Rather than adopt an adversarial tone, Sokolsky said, we should acknowledge that Canada follows U.S. defense policy, because the two countries are natural allies. We benefit from American policy because that country acts in its own self-interest. The reality is that “America must defend Canada to defend itself.”

Canada’s real contribution to the United States is the fact that we lend ourselves as allies, he said. American calls for more funding on behalf of Canadians were due more to domestic politics in the U.S. than actual concern about Canadian defence spending.

Canadian policy has become so close to that of the U.S. that it can be argued that “Canada be excused from overseas commitments,” and devote its resources to protecting its own borders. “It used to be that the ‘over there’ was more important than the ‘over here,’ but this is no longer the case.”

After his lecture, Sokolsky was joined in a panel discussion.

Julian Schofield, of Concordia’s Political Science Department, commented that increasing the national defence budget represented a minimal political payoff for the government. “An election will not be won or lost over funding the DND,” he said. In Canada, “there is no ‘collective shock.’ We haven’t had a Pearl Harbor or 9/11 that would spur spending.”

Schofield suggested that it was time to end peacekeeping altogether. The practice of peacekeeping came out of the idea that we needed to avoid nuclear war and later to stop genocide, but the Cold War ended and “Canada doesn’t have the political clout to stop genocide.”

Advocating a brand of “expeditionary anti-terrorism” as a potential new direction of Canada’s military forces, Schofield suggested that Canada could act in a pre-emptive manner, sending soldiers on missions to locate weapons of mass destruction around the world so as to prevent their being used. Military policy should be anticipatory and adapted to the realities of a changing world.

Daniel Bon, the Director-General for Policy-Making at the Department of National Defence, argued that Canada should not change the nature of peacekeeping missions. He did express concern that Canada’s efforts overseas were not being noticed by the global community, and in particular, the European Union.

Citing Canada’s presence in Bosnia as an example, Bon said “the United States had no ground troops and got the credit. Canada had two battalions and got none.” Nonetheless, Bon said, the DND’s commitment to peacekeeping was solid.

The safety of Canada’s troops was clearly a major concern for the panelists. Another speaker, Stephane Roussel, chair of Canadian Foreign Policy and Defense Research at the Université du Québec à Montréal, noted that “the Canadian people have never paid the price for a lack of funding, but the Canadian forces have paid that price.”

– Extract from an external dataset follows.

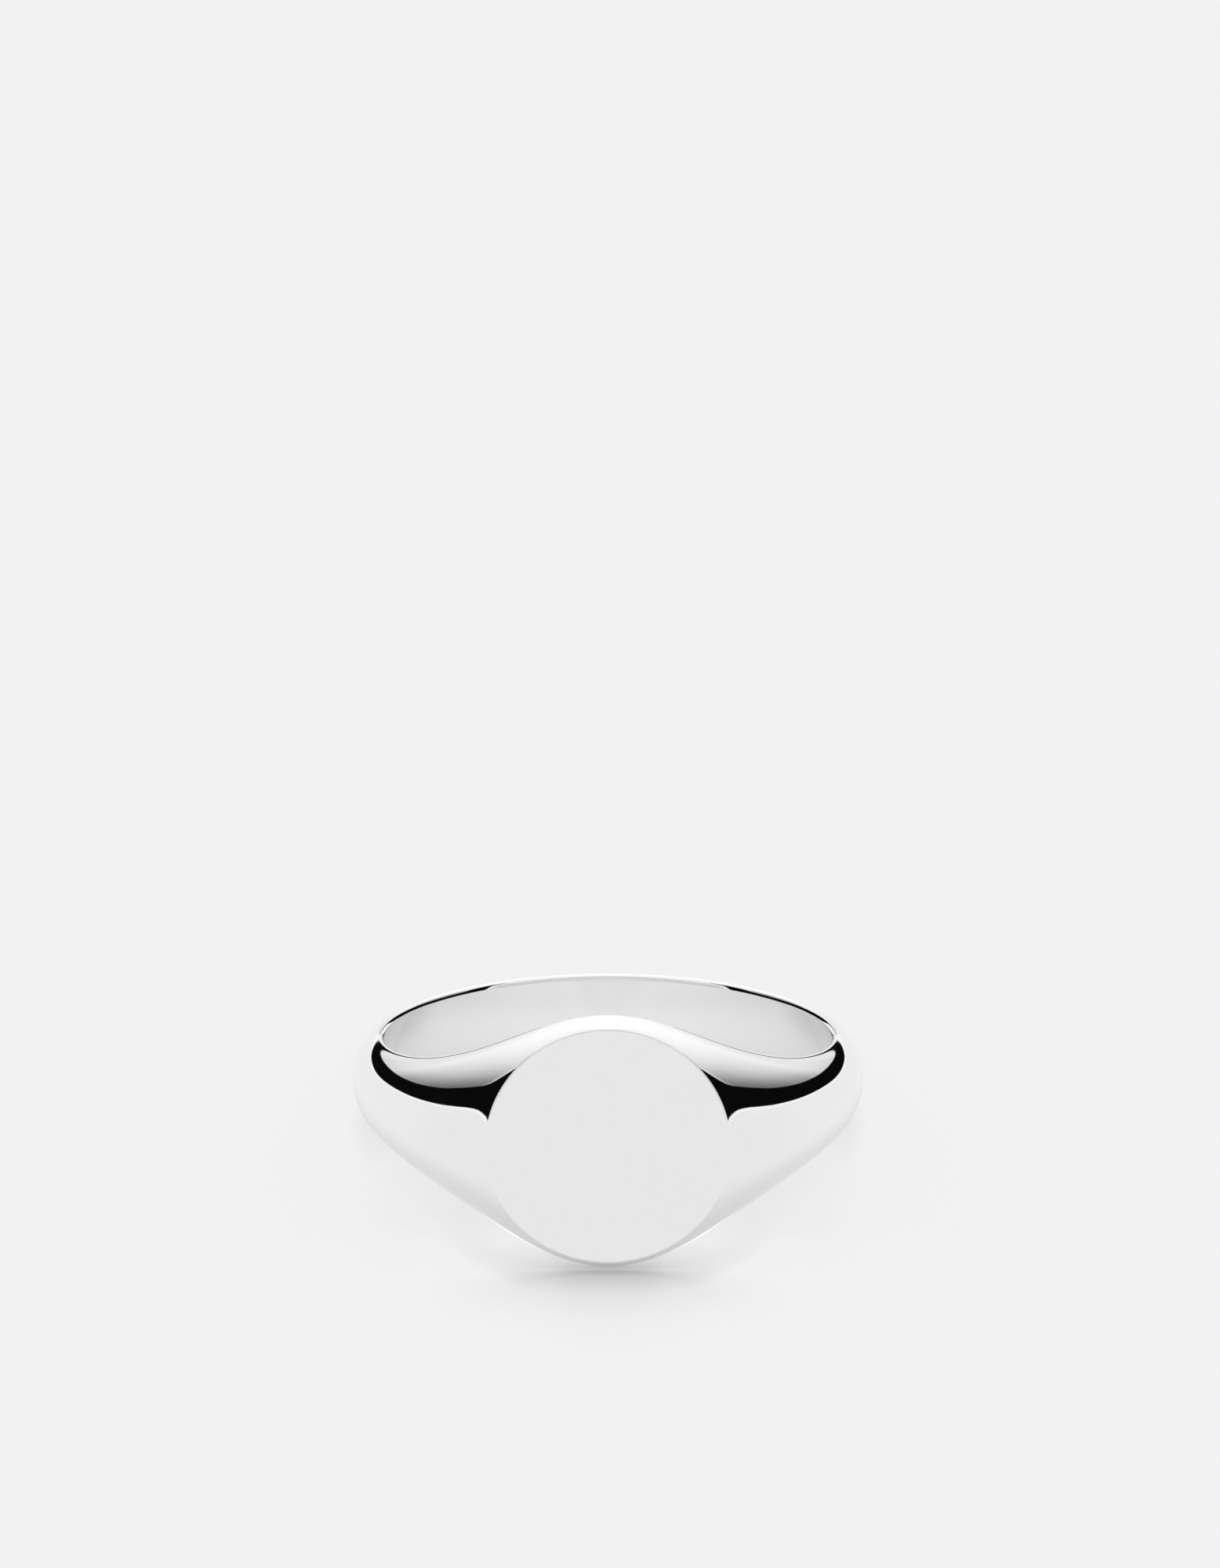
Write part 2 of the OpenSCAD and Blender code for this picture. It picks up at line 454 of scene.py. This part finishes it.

Sokolsky added that he thought it was essential that military policy-makers avoid what he called “the Dieppe mentality, [in which] unprepared troops are deployed for political reasons.” Military policy had to be reviewed to avoid the scenario in which politicians have the ability to “glibly send our troops into danger.”

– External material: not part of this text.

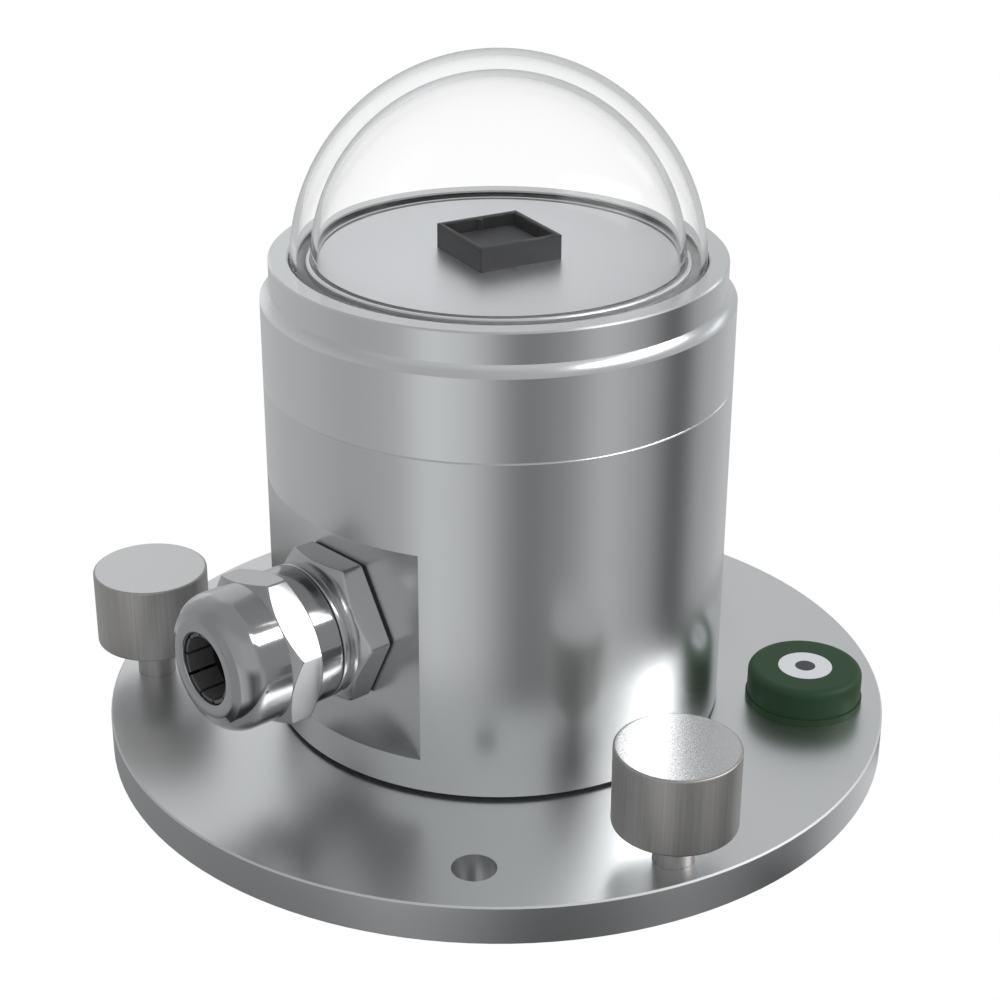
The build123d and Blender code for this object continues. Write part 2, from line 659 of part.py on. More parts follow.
with BuildPart() as board_capacitors:
    with BuildSketch(board_top):
        with Locations(*CAPACITOR_PLACES):
            Circle(CAPACITOR_D / 2)
    extrude(amount=CAPACITOR_H)
board_capacitors.part.label = "board_capacitors"
export_step(board_capacitors.part, "parts/board_capacitors.step")

# Bullseye level: a cup over a sealed vial, whose stepped top carries the target ring and shows
# as the dark eye in the ring's centre
level_azimuth = math.radians(LEVEL_AZIMUTH)
level_x = level_radius * math.cos(level_azimuth)
level_y = level_radius * math.sin(level_azimuth)
level_seat = Plane(origin=(level_x, level_y, BASE_T))
vial_r = LEVEL_D / 2 - LEVEL_WALL - VIAL_FIT
vial_h = LEVEL_H - LEVEL_ROOF - VIAL_FIT
target_r = TARGET_D / 2
target_z = LEVEL_H - TARGET_DROP - TARGET_T
with BuildPart() as level_case:
    with BuildSketch(level_seat):
        Circle(LEVEL_D / 2)
    extrude(amount=LEVEL_H)
    fillet(level_case.edges().group_by(Axis.Z)[-1], LEVEL_EDGE)
    with BuildSketch(level_seat):
        Circle(LEVEL_FLANGE_D / 2)
    extrude(amount=LEVEL_FLANGE_H)
    with BuildSketch(level_seat):
        Circle(vial_r + VIAL_FIT)
    extrude(amount=LEVEL_H - LEVEL_ROOF, mode=Mode.SUBTRACT)
    with BuildSketch(level_seat):
        Circle(target_r + VIAL_FIT)
    extrude(amount=LEVEL_H, mode=Mode.SUBTRACT)
level_case.part.label = "level_case"
export_step(level_case.part, "parts/level_case.step")

with BuildPart() as level_target:
    with BuildSketch(level_seat.offset(target_z)):
        Circle(target_r)
        Circle(EYE_D / 2 + VIAL_FIT, mode=Mode.SUBTRACT)
    extrude(amount=TARGET_T)
level_target.part.label = "level_target"
export_step(level_target.part, "parts/level_target.step")

with BuildPart() as level_vial:
    with BuildSketch(level_seat):
        Circle(vial_r)
    extrude(amount=vial_h)
    with BuildSketch(level_seat):
        Circle(target_r - VIAL_FIT)
    extrude(amount=target_z)
    with BuildSketch(level_seat):
        Circle(EYE_D / 2)
    extrude(amount=target_z + TARGET_T)
level_vial.part.label = "level_vial"
export_step(level_vial.part, "parts/level_vial.step")

# Gland gasket: a rounded hexagon on the flat
with BuildPart() as gland_gasket:
    with BuildSketch(gland_face.offset(gland_flat)) as gasket_sketch:
        RegularPolygon(hex_flat_r, HEX_SIDES, major_radius=False, rotation=BODY_HEX_TURN)
        fillet(gasket_sketch.vertices(), GLAND_GASKET_CORNER)
        Circle(gland_thread_r + THREAD_FIT, mode=Mode.SUBTRACT)
    extrude(amount=GLAND_GASKET_T)
gland_gasket.part.label = "gland_gasket"
export_step(gland_gasket.part, "parts/gland_gasket.step")

# Gland body: a hexagon chamfered on its outer side, a hollow neck and a lip, a thread into the
# housing behind and the nut's thread in front, bored through with a wider seat for the insert
insert_back = thread_front - INSERT_DEPTH
with BuildPart() as gland_body:
    with BuildSketch(gland_face.offset(hex_back)):
        RegularPolygon(hex_flat_r, HEX_SIDES, major_radius=False, rotation=BODY_HEX_TURN)
    extrude(amount=BODY_HEX_T)
    with BuildSketch(gland_section):
        with BuildLine():
            Polyline(
                (hex_back, 0),
                (hex_back, hex_corner_r),
                (hex_front - HEX_CHAMFER, hex_corner_r),
                (hex_front, hex_flat_r),
                (hex_front, 0),
                close=True,
            )
        make_face()
    revolve(axis=gland_axis, mode=Mode.INTERSECT)
    with BuildSketch(gland_section):
        with BuildLine():
            ThreePointArc(
                (hex_front, hex_flat_r),
                ((hex_front + lip_back) / 2, hex_flat_r - NECK_DEPTH),
                (lip_back, hex_flat_r),
            )
            Polyline(
                (lip_back, hex_flat_r),
                (lip_front - TURNED_EDGE, hex_flat_r),
                (lip_front, hex_flat_r - TURNED_EDGE),
                (lip_front, nut_thread_r),
                (thread_front, nut_thread_r),
                (thread_front, 0),
                (gland_flat - GLAND_THREAD_LENGTH, 0),
                (gland_flat - GLAND_THREAD_LENGTH, gland_thread_r),
                (hex_front, gland_thread_r),
                (hex_front, hex_flat_r),
            )
        make_face()
    revolve(axis=gland_axis)
    with BuildSketch(gland_face):
        Circle(sleeve_r - BORE_STEP)
    extrude(amount=thread_front, mode=Mode.SUBTRACT)
    with BuildSketch(gland_face.offset(insert_back)):
        Circle(insert_outer_r + INSERT_FIT)
    extrude(amount=INSERT_DEPTH, mode=Mode.SUBTRACT)
gland_body.part.label = "gland_body"
export_step(gland_body.part, "parts/gland_body.step")

# Gland nut: a round back, a hexagon chamfered on both sides, a round front and a rounded nose,
# threaded inside behind a cone that closes on the mouth
cone_front = nut_front - MOUTH_LENGTH
cone_back = cone_front - CONE_LENGTH
nose_arc_r = (NOSE_FALL**2 + NOSE_LENGTH**2) / (2 * NOSE_FALL)
nose_turn = math.asin(NOSE_LENGTH / nose_arc_r) / 2
nose_mid = (
    nose_back + nose_arc_r * math.sin(nose_turn),
    nut_round_r - nose_arc_r * (1 - math.cos(nose_turn)),
)
with BuildPart() as gland_nut:
    with BuildSketch(gland_face.offset(nut_hex_back)):
        RegularPolygon(hex_flat_r, HEX_SIDES, major_radius=False, rotation=NUT_HEX_TURN)
    extrude(amount=NUT_HEX_T)
    with BuildSketch(gland_section):
        with BuildLine():
            Polyline(
                (nut_hex_back, 0),
                (nut_hex_back, hex_flat_r),
                (nut_hex_back + HEX_CHAMFER, hex_corner_r),
                (nut_hex_front - HEX_CHAMFER, hex_corner_r),
                (nut_hex_front, hex_flat_r),
                (nut_hex_front, 0),
                close=True,
            )
        make_face()
    revolve(axis=gland_axis, mode=Mode.INTERSECT)
    with BuildSketch(gland_section):
        with BuildLine():
            ThreePointArc((nose_back, nut_round_r), nose_mid, (nut_front, nose_face_r))
            Polyline(
                (nut_front, nose_face_r),
                (nut_front, 0),
                (nut_back, 0),
                (nut_back, nut_round_r - TURNED_EDGE),
                (nut_back + TURNED_EDGE, nut_round_r),
                (nose_back, nut_round_r),
            )
        make_face()
    revolve(axis=gland_axis)
    with BuildSketch(gland_section):
        with BuildLine():
            Polyline(
                (nut_back, 0),
                (nut_back, nut_bore_r),
                (cone_back, nut_bore_r),
                (cone_front, mouth_r),
                (nut_front - TURNED_EDGE, mouth_r),
                (nut_front, mouth_r + TURNED_EDGE),
                (nut_front, 0),
                close=True,
            )
        make_face()
    revolve(axis=gland_axis, mode=Mode.SUBTRACT)
gland_nut.part.label = "gland_nut"
export_step(gland_nut.part, "parts/gland_nut.step")

# Clamping insert: a sleeve seated in the body, a rim against the body's front and fingers that
# the nut's cone presses inwards
insert_front = nut_front - INSERT_DROP
finger_back = insert_front - FINGER_FACE
rim_front = thread_front + INSERT_RIM
with BuildPart() as gland_insert:
    with BuildSketch(gland_section):
        with BuildLine():
            Polyline(
                (insert_back, sleeve_r),
                (insert_back, insert_outer_r),
                (thread_front, insert_outer_r),
                (thread_front, nut_bore_r - INSERT_FIT),
                (cone_back, nut_bore_r - INSERT_FIT),
                (cone_front, mouth_r - INSERT_FIT),
                (insert_front, mouth_r - INSERT_FIT),
                (insert_front, cable_r),
                (finger_back, cable_r),
                (finger_back, sleeve_r),
                close=True,
            )
        make_face()
    revolve(axis=gland_axis)
    with BuildSketch(gland_face.offset(rim_front)):
        with PolarLocations((cable_r + nut_bore_r) / 2, FINGER_COUNT, start_angle=FINGER_TURN):
            Rectangle(nut_bore_r, FINGER_SLOT)
    extrude(amount=insert_front - rim_front, mode=Mode.SUBTRACT)
gland_insert.part.label = "gland_insert"
export_step(gland_insert.part, "parts/gland_insert.step")

# Rubber seal inside the insert, bored to the largest cable
with BuildPart() as gland_seal:
    with BuildSketch(gland_face.offset(insert_back)):
        Circle(sleeve_r - SEAL_FIT)
        Circle(cable_r, mode=Mode.SUBTRACT)
    extrude(amount=finger_back - insert_back)
gland_seal.part.label = "gland_seal"
export_step(gland_seal.part, "parts/gland_seal.step")
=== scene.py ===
import math

import bmesh
import bpy
from mathutils import Matrix, Vector


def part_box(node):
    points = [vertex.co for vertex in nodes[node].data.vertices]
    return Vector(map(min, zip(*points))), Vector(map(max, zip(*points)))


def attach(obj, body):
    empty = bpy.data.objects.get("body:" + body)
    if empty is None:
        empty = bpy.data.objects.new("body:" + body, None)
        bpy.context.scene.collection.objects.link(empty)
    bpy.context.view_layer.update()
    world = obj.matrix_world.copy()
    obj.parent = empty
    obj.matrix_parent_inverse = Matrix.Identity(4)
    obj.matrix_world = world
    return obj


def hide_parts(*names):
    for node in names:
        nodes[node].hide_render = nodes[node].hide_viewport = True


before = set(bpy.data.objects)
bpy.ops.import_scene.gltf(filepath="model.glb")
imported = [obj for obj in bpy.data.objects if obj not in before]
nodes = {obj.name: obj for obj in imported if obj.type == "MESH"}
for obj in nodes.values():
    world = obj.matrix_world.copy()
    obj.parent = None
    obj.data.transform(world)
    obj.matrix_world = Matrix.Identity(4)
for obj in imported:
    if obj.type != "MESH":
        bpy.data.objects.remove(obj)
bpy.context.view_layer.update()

scene = bpy.context.scene

# Camera, fitted to the photograph
FOCAL_PIXELS = 2116.6
IMAGE_PIXELS = 1000
SENSOR_MM = 36.0
CAMERA_DISTANCE = 0.24161
CAMERA_HEIGHT = 0.14499
CAMERA_AZIMUTH = math.radians(-86.65)
CAMERA_YAW = math.radians(0.0697)
CAMERA_PITCH = math.radians(25.240)
CAMERA_ROLL = math.radians(-0.287)


def add_camera():
    data = bpy.data.cameras.new("camera")
    data.sensor_width = SENSOR_MM
    data.lens = FOCAL_PIXELS * SENSOR_MM / IMAGE_PIXELS
    data.clip_start = 0.01
    data.clip_end = 20.0
    camera = bpy.data.objects.new("camera", data)
    scene.collection.objects.link(camera)
    forward = Vector(
        (
            math.sin(CAMERA_YAW) * math.cos(CAMERA_PITCH),
            math.cos(CAMERA_YAW) * math.cos(CAMERA_PITCH),
            -math.sin(CAMERA_PITCH),
        )
    )
    level_right = Vector((math.cos(CAMERA_YAW), -math.sin(CAMERA_YAW), 0.0))
    level_down = forward.cross(level_right)
    right = math.cos(CAMERA_ROLL) * level_right + math.sin(CAMERA_ROLL) * level_down
    down = -math.sin(CAMERA_ROLL) * level_right + math.cos(CAMERA_ROLL) * level_down
    turn = Matrix((right, -down, -forward)).transposed().to_4x4()
    place = Matrix.Translation((0.0, -CAMERA_DISTANCE, CAMERA_HEIGHT)) @ turn
    swing = Matrix.Rotation(CAMERA_AZIMUTH + math.pi / 2, 4, "Z")
    camera.matrix_world = swing @ place
    scene.camera = camera


add_camera()


# Helpers that add one shader node each and give back its output
def new_material(name):
    material = bpy.data.materials.new(name)
    material.use_nodes = True
    tree = material.node_tree
    shader = tree.nodes["Principled BSDF"]
    return material, tree, shader


def link(tree, source, target):
    tree.links.new(source, target)


def object_coordinates(tree, scale=(1.0, 1.0, 1.0)):
    coords = tree.nodes.new("ShaderNodeTexCoord")
    mapping = tree.nodes.new("ShaderNodeMapping")
    mapping.inputs["Scale"].default_value = scale
    link(tree, coords.outputs["Object"], mapping.inputs["Vector"])
    return mapping.outputs["Vector"]


def noise(tree, vector, scale, detail=3.0):
    node = tree.nodes.new("ShaderNodeTexNoise")
    node.inputs["Scale"].default_value = scale
    node.inputs["Detail"].default_value = detail
    node.inputs["Roughness"].default_value = NOISE_ROUGHNESS
    link(tree, vector, node.inputs["Vector"])
    return node.outputs["Fac"]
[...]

In the afternoon session, delegates split up in to two groups to follow up on the ideas from the morning. Students gave short presentations to begin the debates and each participant was encouraged to contribute to the discussion.

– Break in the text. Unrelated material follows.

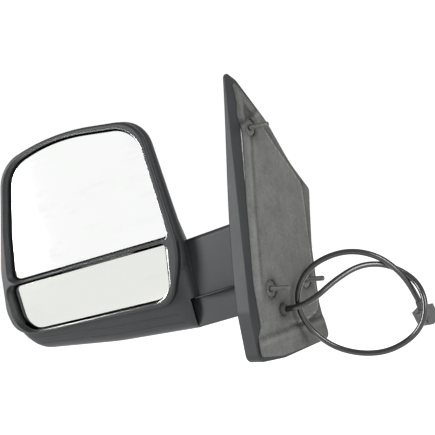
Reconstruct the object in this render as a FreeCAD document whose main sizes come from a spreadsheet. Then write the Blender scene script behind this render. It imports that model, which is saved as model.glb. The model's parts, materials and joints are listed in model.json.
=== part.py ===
import FreeCAD, Part
import math
import os
import re

import Sketcher

from FreeCAD import Placement, Rotation, Vector

# Left door mirror of a van: a head with two glasses that folds on a base for the door.
# Frame: +X inboard (into the door), +Y to the front of the vehicle, +Z up, origin on the
# door's outer face, midway between the two lower studs. Three working frames are used:
#   row    the frame above
#   DOOR   leans with the door: X out of the base into the door, Y forward, Z up along it
#   HEAD   X across the mirror (u), Y into the housing (depth), Z up (v), at the bezel's foot

os.makedirs("parts", exist_ok=True)
doc = FreeCAD.newDocument("DoorMirror")
sheet = doc.addObject("Spreadsheet::Sheet", "Sizes")

SIZES = {
    # base on the door
    "door_lean": 10, "gasket_thickness": 3, "cover_depth": 20, "cover_tip_depth": 5.5, "cover_wall": 2.6,
    "cover_stretch": 1, "frame_thickness": 4, "frame_clearance": 0.3, "border_width": 2, "border_groove": 0.8,
    "lead_pocket_depth": 10, "window_corner": 6,
    # studs on the base
    "stud_diameter": 6, "stud_length": 22, "stud_spacing": 73, "stud_offset": 2, "top_stud_forward": -24,
    "top_stud_height": 176, "collar_diameter": 18, "collar_recess": 0.5, "collar_hole_gap": 0.75,
    "stud_root": 4, "stud_root_step": 0.5, "stud_chamfer": 0.8,
    # cable outlet
    "outlet_forward": -20, "outlet_height": -24, "outlet_diameter": 13, "grommet_lip": 2.2,
    # fold pivot
    "fold_across": -53, "fold_forward": -29, "arm_depth": 56, "arm_radius": 49, "arm_top": 17,
    "arm_bottom": -15, "split_gap": 1.2, "arm_gap": 1.5, "block_foot_radius": 46.5, "block_top_radius": 52,
    "block_height": 65, "block_edge": 5, "block_wall": 4.5,
    "arm_root": 80, "arm_edge": 2.5, "root_start": -36, "root_curve": 14, "channel_reach": 75,
    "channel_half": 17, "channel_floor": 6, "post_radius": 9, "post_bore": 6,
    "post_height": 44, "post_flange": 17, "flange_thickness": 4, "post_foot": 15, "pivot_clearance": 0.05,
    "bush_radius": 14, "bush_height": 26, "hub_radius": 20, "hub_height": 20, "ring_height": 4.5,
    "ring_gap": 0.5,
    "disc_spring_thickness": 1, "disc_spring_rise": 1, "disc_springs": 5,
    "spring_gap": 0.3,
    "pivot_nut_radius": 13, "pivot_nut_height": 6,
    # head
    "head_across": -190, "head_forward": -102, "head_height": 30, "head_turn": 14, "head_width": 231,
    "head_tall": 215, "head_depth": 104, "shell_wall": 2.8, "chin_drop": 42, "rim_front": 5,
    "rim_seat": 3, "rim_skirt": 9, "rim_flare": 1.3, "skirt_gap": 0.4, "skirt_foot": 20,
    "divider_height": 62.6, "divider_band": 7.1,
    # glasses
    "glass_gap": 2, "glass_thickness": 2.2, "pad_thickness": 1.3, "carrier_thickness": 2, "upper_recess": 5,
    "lower_recess": 8, "carrier_margin": 3,
    # universal joints behind the glasses
    "pivot_behind": 14, "cross_radius": 3, "cross_reach": 14, "cross_core": 4, "ear_inner": 8,
    "ear_thickness": 4, "ear_radius": 4.6, "upper_pivot_across": 8, "upper_pivot_height": 133,
    "lower_pivot_across": 3, "lower_pivot_height": 33,
    # actuator
    "case_width": 84, "gear_case_gap": 0.6, "case_depth": 32, "case_wall": 2.4, "case_corner": 4,
    "plate_seat": 63,
    "lid_thickness": 3, "screw_lever": 24, "screw_radius": 4, "ball_radius": 3, "cup_gap": 0.7,
    "cup_wall": 2.3, "gear_radius": 11, "gear_height": 8, "gear_teeth": 24, "tooth_depth": 1.4,
    "motor_radius": 9, "motor_length": 26, "worm_radius": 4.4, "worm_length": 16, "mesh_gap": 0.3,
    "plate_thickness": 4, "gear_depth": 10, "tooth_gap_root": 0.25, "tooth_gap_tip": 0.9,
    "screw_shank_length": 28, "neck_share": 0.6, "beam_reach": 70, "beam_rear": 9, "beam_front": 15,
    "beam_foot": 8, "mount_reach": 12, "mount_disc_radius": 16, "mount_disc_thickness": 3,
    "mount_stem_radius": 9,
    # fasteners
    "screw_shank": 2, "screw_head": 4, "screw_head_height": 2.6, "screw_length": 12, "boss_radius": 5,
    # leads and plug
    "lead_diameter": 6.5, "inner_lead_diameter": 5, "plug_width": 20, "plug_height": 15, "plug_length": 18,
    "plug_wall": 1.6, "plug_cavity": 11, "boot_radius": 5, "boot_length": 9, "pin_length": 4.5,
    "pin_width": 1.6,
    "pin_pitch": 4, "pin_row": 5, "outlet_turn_depth": 12.5, "pivot_lead_drop": 18.5, "head_lead_drop": 6,
    "head_lead_reach": 56, "case_entry_depth": 16, "case_entry_height": 102,
}
for row, (alias, number) in enumerate(SIZES.items(), start=1):
    sheet.set("A%d" % row, alias)
    sheet.set("B%d" % row, str(number))
    sheet.setAlias("B%d" % row, alias)
doc.recompute()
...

“I really found these sessions interesting. There are a lot of different perspectives in this room,” said Tsui, a student from the University of Toronto.

Captain André Berdais, a public affairs officer with the DND, sat in on the conference and said that the debates offered his department valuable information as to how the Canadian military is seen by civilians. The DND contributed to the conference both financially and logistically. “We’re always listening and want to hear what Canadians expect from our department, and we really appreciate input we got this weekend.”

Concordia student Melanie Anestis, co-coordinator of the conference, was pleased with both the attendance and the feedback.